Le film Vaincre ou mourir, qui fait revivre la figure héroïque de Charette (cf. France Catholique n° 3798 du 27 janvier) provoque des remous et même de la colère de la part de tous ceux qui n’admettent pas cette vision d’un passé qui a du mal à passer. J’observe pour ma part une étonnante régression intellectuelle du côté de ceux qui n’admettent pas qu’on puisse porter atteinte à une sorte de représentation canonique de la Révolution. C’est comme si on avait oublié qu’une certaine doxa avait été remise en question, mettant à mal toute une tradition historiographique.
On a notamment oublié que ce tournant s’était accompli avec l’aide de l’hebdomadaire le plus emblématique de l’intelligentsia de gauche, Le Nouvel Observateur, qui avec des rédacteurs aussi brillants que Jean Daniel, Jacques Julliard, François Furet, sans oublier Maurice Clavel, s’emploierait à ébranler toute une mythologie qui avait servi de fondement à la République, notamment la IIIe.
La pente « terroriste »
Ce tournant s’inscrivait dans la suite de 1968, alors qu’un gauchisme virulent développait les objectifs les plus extrémistes, proches parfois du terrorisme. C’est ce risque terroriste qui allait amener la contestation de la religiosité révolutionnaire.
Raymond Aron avait précédé cette élucidation en analysant ce qu’il appelait « l’opium des intellectuels ». Mais la fin du XXe siècle a été marquée, avec le phénomène Soljenitsyne, par le détachement à l’égard de toute une idéologie à laquelle un Sartre avait attaché son nom, alors qu’un Camus s’y opposait de toutes ses forces. Or, il est patent que ce revirement intellectuel s’est trouvé associé à une relecture approfondie de la Révolution française par une nouvelle génération d’historiens. C’est en 1978 que François Furet publie son essai Penser la Révolution française, qui s’inscrit en opposition directe avec l’historiographie classique qui dominait l’université depuis le XIXe siècle, dans le sillage de Jules Michelet, chantre inspiré de l’épopée de 1789.
Le déni de l’histoire
Furet va s’opposer à toutes les tentatives d’explications de la Terreur de 1793-1794 par les circonstances ou le simple déchaînement des mauvais instincts populaires. Le processus qui conduit aux extrêmes est présent dès les premiers épisodes de la Révolution. Car il s’agit d’un projet global de régénération de l’humanité, qui n’admet aucune limite. Quant à la cruauté de la répression contre la révolte vendéenne, elle n’est pas due à la seule situation locale, car elle est caractéristique d’une conduite générale, celle qui provoque la même répression violente de l’insurrection lyonnaise.

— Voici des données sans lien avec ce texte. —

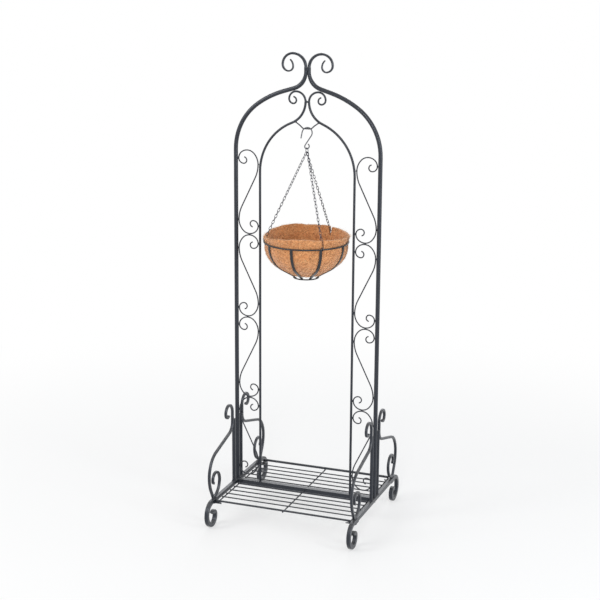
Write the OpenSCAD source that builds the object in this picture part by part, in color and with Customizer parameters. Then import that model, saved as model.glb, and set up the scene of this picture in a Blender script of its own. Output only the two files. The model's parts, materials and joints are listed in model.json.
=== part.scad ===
// Hanging plant stand: a scrolled double arch over a low wire shelf, with a wire basket hung from its top.
// Origin on the floor under the middle of the stand. X is the width, Y the depth (front is -Y), Z is up.

/* [Arch] */
// Distance between the centres of the two outer posts
outer_span = 530; // [500:1:600]
// Distance between the centres of the two inner posts
inner_span = 348; // [320:1:380]
// Outer tube diameter
outer_d = 15; // [14:0.5:16]
// Wall of the outer tube
outer_wall = 1.2; // [0.8:0.1:2]
// Inner rod diameter
inner_d = 8.5; // [8:0.5:10]
// Height where the outer posts start to bend
outer_spring_z = 1323; // [1300:1:1330]
// Turn of the outer shoulder
outer_shoulder_turn = 55; // [50:1:60]
// Radius of the flatter stretch above the outer shoulder
outer_crown_r = 335; // [280:5:360]
// Slope of the outer arch at its middle run, from the vertical
outer_turn = 73; // [70:1:76]
// Length of that run
outer_run = 41; // [20:1:60]
// Radius of the outer neck, where the arch turns up to the finial
outer_neck_r = 58; // [54:1:66]
// Slope of the inner arch at its middle run, from the vertical
inner_turn = 67; // [64:1:69]
// Length of that run
inner_run = 3.5; // [2:0.5:20]
// Radius of the inner neck
inner_neck_r = 80; // [72:1:88]
// Straight length where the two outer halves lie together
outer_contact = 16; // [12:1:24]
// Radius of the finial's first bend, which sets its curl
finial_r = 46; // [42:1:48]
// Diameter to which each outer half is drawn down where the two lie together
contact_d = 12; // [11:0.5:13]
// Thickness of the flattened finial scrolls at their tips
finial_t = 4.5; // [4:0.5:5.5]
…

Il est frappant d’observer comment la réplique au film sur le terrain historique se fait dans le déni des apports de l’historiographie contemporaine, en renouant avec la rhétorique de l’historiographie dite classique. C’est dire à quel point, loin d’éclairer les esprits, elle enferme le débat dans une posture polémique régressive, en dépit de ses prétentions progressistes.